## What to work on
Will you give the material below again, every line exactly as it is?

# Material provided start

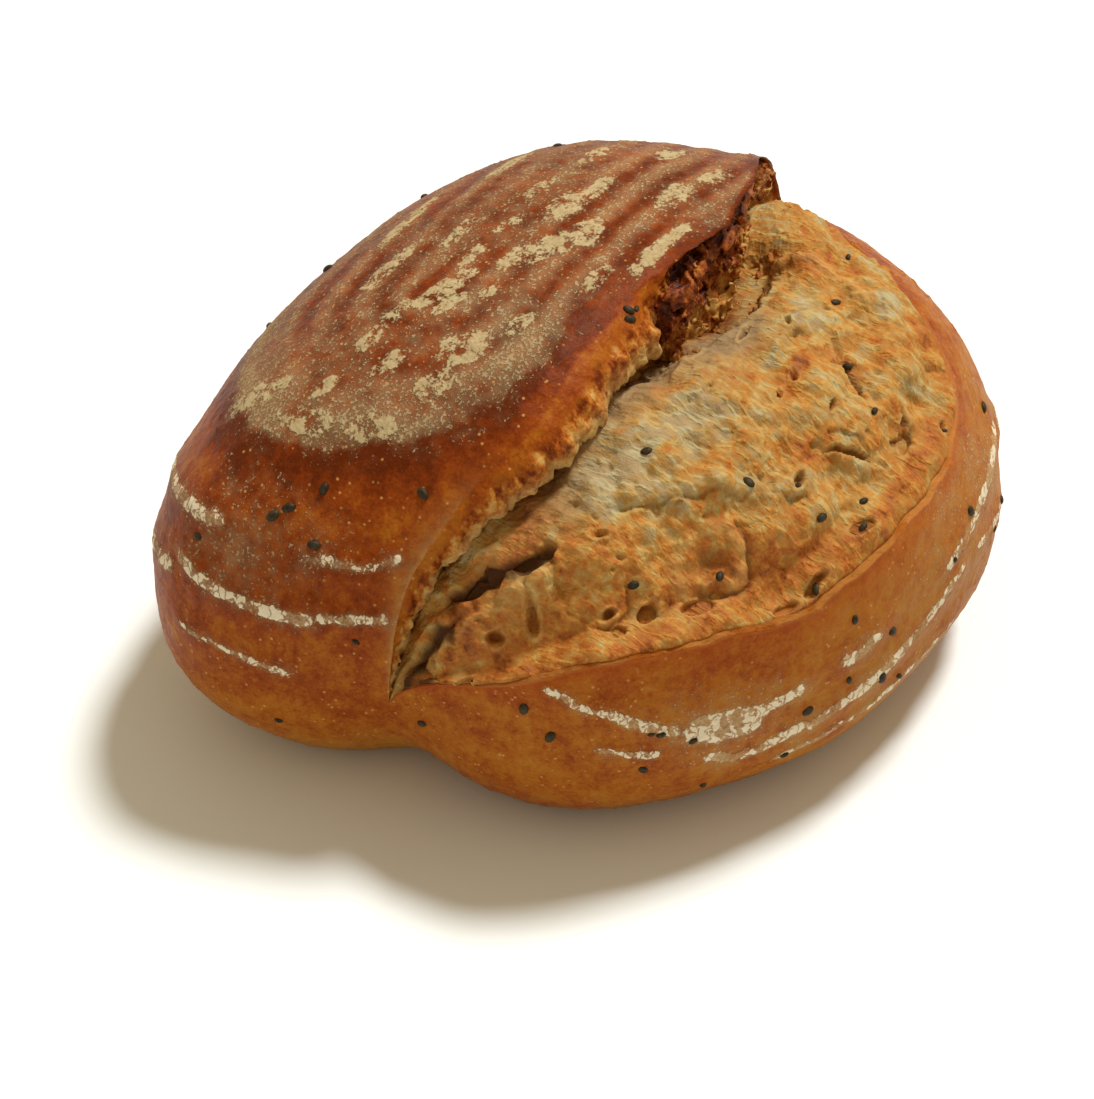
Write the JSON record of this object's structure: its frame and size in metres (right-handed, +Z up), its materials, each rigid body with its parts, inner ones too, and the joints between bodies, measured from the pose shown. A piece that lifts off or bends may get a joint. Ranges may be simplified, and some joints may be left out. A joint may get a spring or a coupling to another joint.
{
  "type": "sourdough loaf",
  "caption": "Round seeded sourdough loaf, floured and browned, torn open along one long split with a raised flap of crust.",
  "frame": {"origin": "under the middle of the loaf's bounding box, on the surface that it rests on", "axes": "+X along the split, from the end where it runs down to the base to the end where it closes at the back; +Y from the split to the raised flap of crust; +Z up"},
  "size_m": [0.182, 0.164, 0.1025],
  "materials": {
    "baked_bread": "dry baked crust, reddish brown on the flap and golden at the sides, with pale flour rings, a torn golden crumb in the split and small near-black seeds"
  },
  "bodies": {
    "root": {"loaf": "baked_bread"}
  },
  "joints": []
}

# Material provided end

## Exercise solution
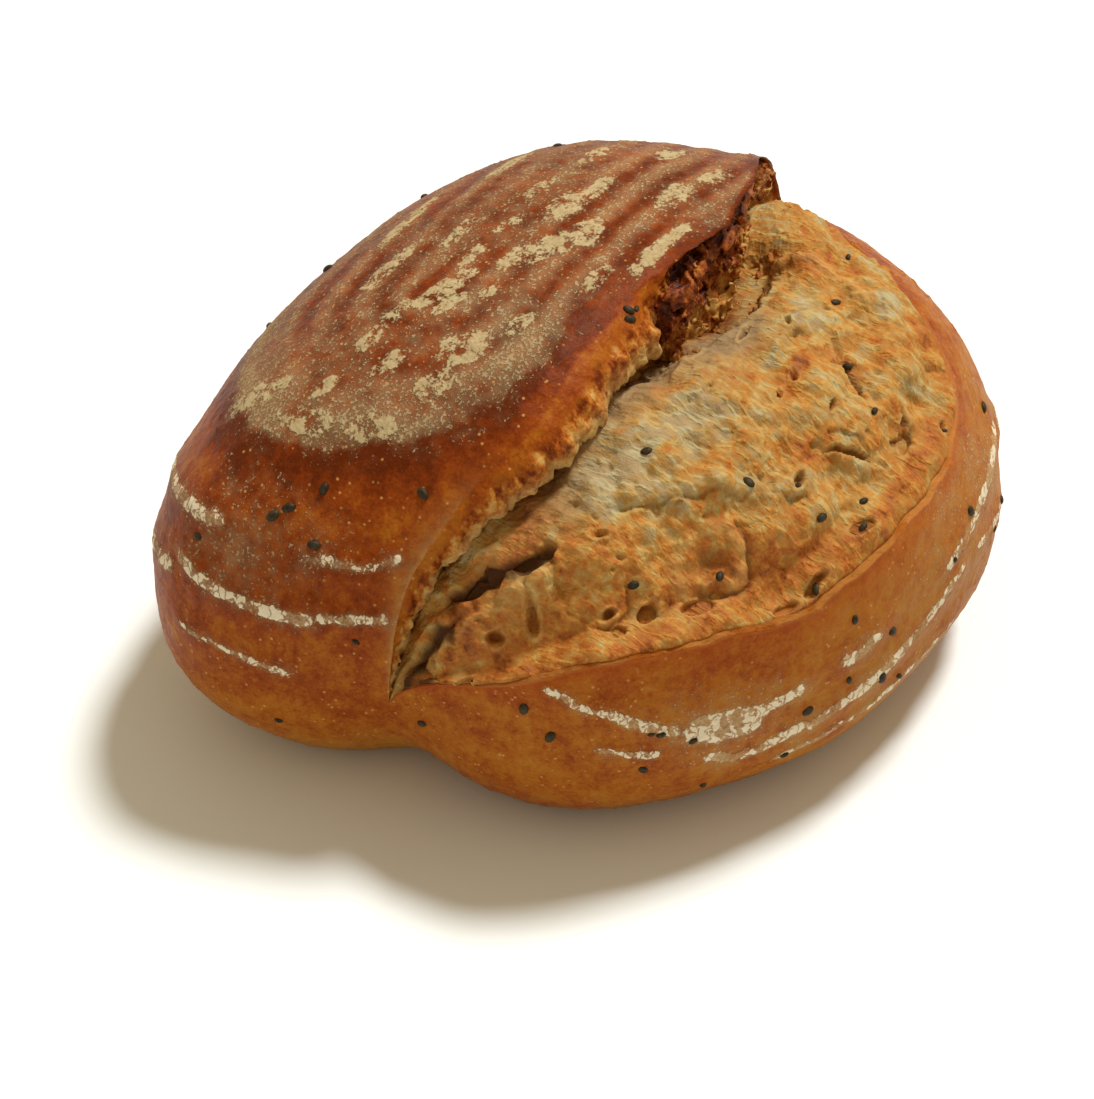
Write the JSON record of this object's structure: its frame and size in metres (right-handed, +Z up), its materials, each rigid body with its parts, inner ones too, and the joints between bodies, measured from the pose shown. A piece that lifts off or bends may get a joint. Ranges may be simplified, and some joints may be left out. A joint may get a spring or a coupling to another joint.
{
  "type": "sourdough loaf",
  "caption": "Round seeded sourdough loaf, floured and browned, torn open along one long split with a raised flap of crust.",
  "frame": {"origin": "under the middle of the loaf's bounding box, on the surface that it rests on", "axes": "+X along the split, from the end where it runs down to the base to the end where it closes at the back; +Y from the split to the raised flap of crust; +Z up"},
  "size_m": [0.182, 0.164, 0.1025],
  "materials": {
    "baked_bread": "dry baked crust, reddish brown on the flap and golden at the sides, with pale flour rings, a torn golden crumb in the split and small near-black seeds"
  },
  "bodies": {
    "root": {"loaf": "baked_bread"}
  },
  "joints": []
}